# Free to DFWAPC members



## digital_gods (Apr 23, 2010)

I'm shutting down my 90 gallon tank for now to cut electric bill while I'm unemployed. I have posted up my plants for sale but I just wanted to remind DFWAPC members, in accordance to our bylaws, my plants are free to any confirmed DFWAPC member. Since I don't commute, I will have to ship which isn't expensive. http://www.aquaticplantcentral.com/forumapc/showthread.php?t=87533


----------



## fishyjoe24 (May 18, 2010)

what type of fore-ground's do you have?


----------



## digital_gods (Apr 23, 2010)

marsilea minuta


----------



## Michael (Jul 20, 2010)

If you aren't familiar with _Marsilea_, it is a great plant! I got a start from Robert several years ago, and it has become one of my favorites. It is slow growing, but it will make a very pretty, short ground cover even in low light and without CO2.

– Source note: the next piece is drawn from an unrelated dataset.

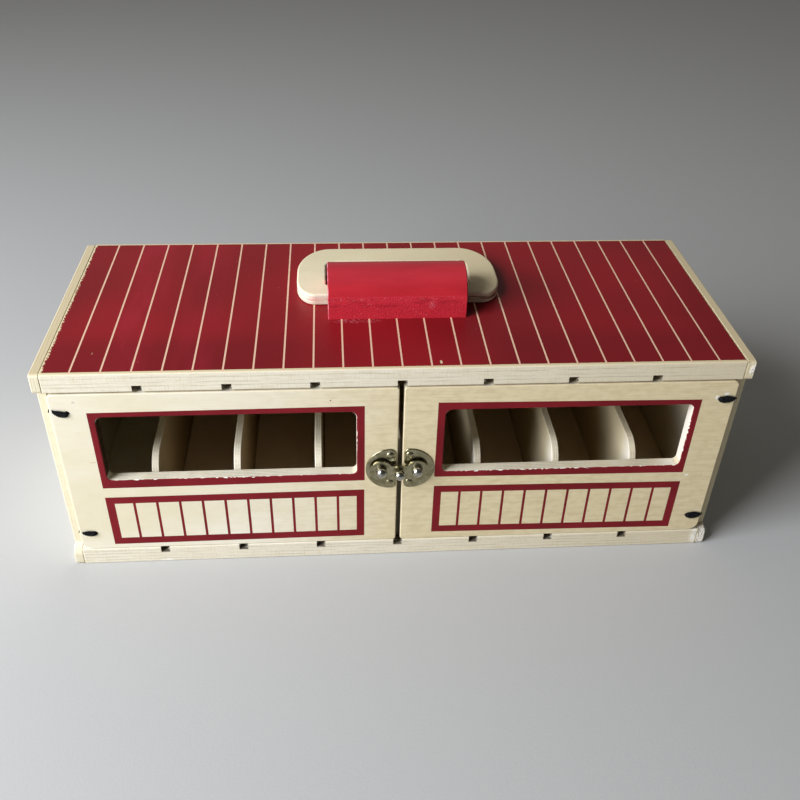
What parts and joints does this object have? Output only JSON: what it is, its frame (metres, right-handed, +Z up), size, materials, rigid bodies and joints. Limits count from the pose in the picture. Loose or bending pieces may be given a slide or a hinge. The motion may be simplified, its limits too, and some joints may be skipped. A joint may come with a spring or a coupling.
{
  "type": "toy barn with opening doors",
  "caption": "Long wooden toy stable box with a flat striped roof, two windowed front doors on cord hinges, a swing clasp and a folding carry handle.",
  "frame": {"origin": "centre of the base panel's underside", "axes": "+X to the right along the length, +Y from the doors to the back, +Z up"},
  "size_m": [0.3968, 0.1626, 0.166],
  "materials": {
    "natural_plywood": "bare sanded basswood plywood with red printed frames on the doors",
    "handle_plywood": "bare sanded plywood with rounded edges",
    "printed_roof_plywood": "plywood with a red screen print and thin bare lines on its top",
    "red_painted_wood": "satin red paint over solid wood",
    "black_cord": "black braided cord",
    "nickelled_brass": "nickel-washed brass, slightly tarnished",
    "steel_fasteners": "bright drawn steel"
  },
  "bodies": {
    "box": {"roof_panel": "printed_roof_plywood", "base_panel": "natural_plywood", "back_panel": "natural_plywood", "end_wall_left": "natural_plywood", "end_wall_right": "natural_plywood", "wall_nails_left": "steel_fasteners", "wall_nails_right": "steel_fasteners", "stall_divider_1": "natural_plywood", "stall_divider_2": "natural_plywood", "stall_divider_3": "natural_plywood", "stall_divider_4": "natural_plywood", "stall_divider_5": "natural_plywood", "stall_divider_6": "natural_plywood", "stall_divider_7": "natural_plywood", "handle_bracket": "red_painted_wood", "bracket_screws": "steel_fasteners"},
    "left_door": {"door_left": "natural_plywood", "clasp_plate_left": "nickelled_brass", "clasp_nails_left": "nickelled_brass", "clasp_pivot": "nickelled_brass", "hinge_cord_left_top": "black_cord", "hinge_cord_left_bottom": "black_cord"},
    "right_door": {"door_right": "natural_plywood", "clasp_plate_right": "nickelled_brass", "clasp_nails_right": "nickelled_brass", "catch_post": "nickelled_brass", "hinge_cord_right_top": "black_cord", "hinge_cord_right_bottom": "black_cord"},
    "clasp": {"clasp_arm": "nickelled_brass", "clasp_knob": "nickelled_brass"},
    "handle": {"handle_ring": "handle_plywood"}
  },
  "joints": [
    {"name": "left_door_hinge", "type": "hinge", "parent": "box", "child": "left_door", "pos_m": [-0.19115, -0.0732, 0.07], "axis": [0, 0, -1], "range_deg": [0, 120], "deforming": ["hinge_cord_left_top", "hinge_cord_left_bottom"]},
    {"name": "right_door_hinge", "type": "hinge", "parent": "box", "child": "right_door", "pos_m": [0.19115, -0.0732, 0.07], "axis": [0, 0, 1], "range_deg": [0, 120], "deforming": ["hinge_cord_right_top", "hinge_cord_right_bottom"]},
    {"name": "clasp_swing", "type": "hinge", "parent": "left_door", "child": "clasp", "pos_m": [-0.0109, -0.0786, 0.0711], "axis": [0, -1, 0], "range_deg": [0, 110]},
    {"name": "handle_fold", "type": "hinge", "parent": "box", "child": "handle", "pos_m": [0.0007, -0.00665, 0.1438], "axis": [1, 0, 0], "range_deg": [0, 180]}
  ]
}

Robert, good luck with your sale.


----------



## fishyjoe24 (May 18, 2010)

does it take high temp. okay?


----------



## digital_gods (Apr 23, 2010)

I've had my tank get warm from ac issue last year and didn't see any problems.


----------



## fishyjoe24 (May 18, 2010)

cool, I'll how a sprinkle or two does in one of the tanks. you going to be at the meeting?


----------